**DATA LISTING:**
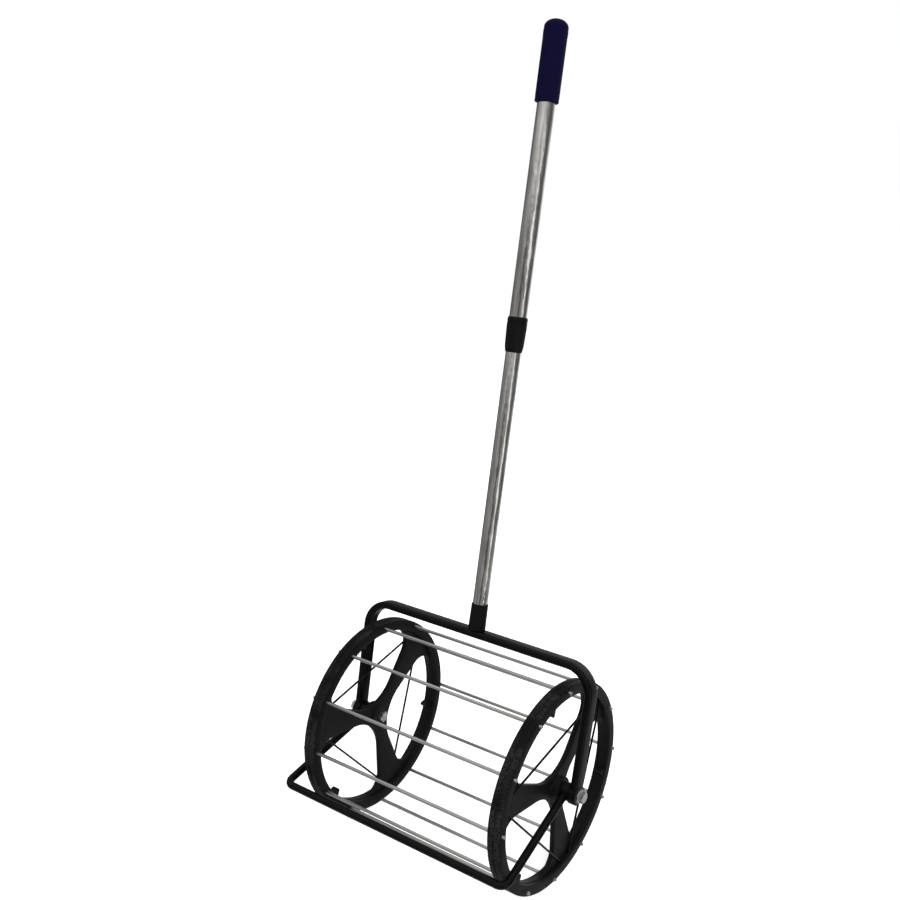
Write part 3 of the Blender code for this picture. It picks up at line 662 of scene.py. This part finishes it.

...

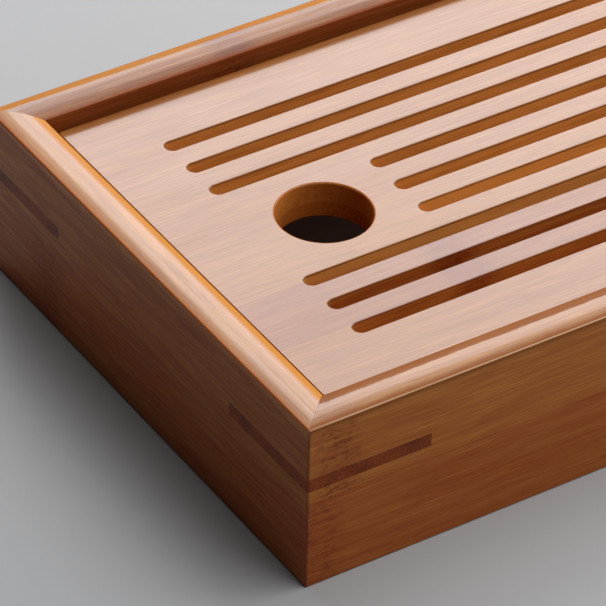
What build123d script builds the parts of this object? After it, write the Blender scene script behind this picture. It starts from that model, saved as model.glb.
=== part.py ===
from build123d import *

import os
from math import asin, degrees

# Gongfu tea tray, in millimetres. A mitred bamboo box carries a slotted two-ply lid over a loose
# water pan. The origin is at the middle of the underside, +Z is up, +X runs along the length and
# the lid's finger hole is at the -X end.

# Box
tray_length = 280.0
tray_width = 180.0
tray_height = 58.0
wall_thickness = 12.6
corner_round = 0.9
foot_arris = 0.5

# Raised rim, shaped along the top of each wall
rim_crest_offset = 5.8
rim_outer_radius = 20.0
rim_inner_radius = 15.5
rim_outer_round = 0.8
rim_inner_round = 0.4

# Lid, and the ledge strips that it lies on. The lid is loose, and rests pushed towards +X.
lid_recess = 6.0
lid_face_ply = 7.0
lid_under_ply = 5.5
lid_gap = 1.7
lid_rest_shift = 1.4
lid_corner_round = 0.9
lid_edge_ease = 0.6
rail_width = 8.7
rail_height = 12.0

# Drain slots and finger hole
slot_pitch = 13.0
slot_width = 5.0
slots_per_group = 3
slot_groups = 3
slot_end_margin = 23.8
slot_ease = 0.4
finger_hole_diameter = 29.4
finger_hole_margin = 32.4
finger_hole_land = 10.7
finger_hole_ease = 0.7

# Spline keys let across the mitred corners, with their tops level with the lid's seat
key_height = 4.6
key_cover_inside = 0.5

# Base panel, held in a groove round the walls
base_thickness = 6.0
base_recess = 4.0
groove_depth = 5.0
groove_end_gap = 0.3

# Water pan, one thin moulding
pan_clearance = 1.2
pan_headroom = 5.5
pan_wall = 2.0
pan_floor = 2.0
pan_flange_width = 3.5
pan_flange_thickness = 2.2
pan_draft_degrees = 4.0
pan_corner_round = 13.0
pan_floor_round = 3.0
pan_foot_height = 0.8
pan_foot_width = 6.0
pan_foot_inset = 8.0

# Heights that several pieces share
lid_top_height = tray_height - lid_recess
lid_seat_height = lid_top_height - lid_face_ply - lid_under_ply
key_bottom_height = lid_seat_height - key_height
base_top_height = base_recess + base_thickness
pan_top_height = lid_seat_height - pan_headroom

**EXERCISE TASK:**
Locate and copy each line in the data above that includes the word "from".

**EXERCISE SOLUTION:**
What build123d script builds the parts of this object? After it, write the Blender scene script behind this picture. It starts from that model, saved as model.glb.
from build123d import *
from math import asin, degrees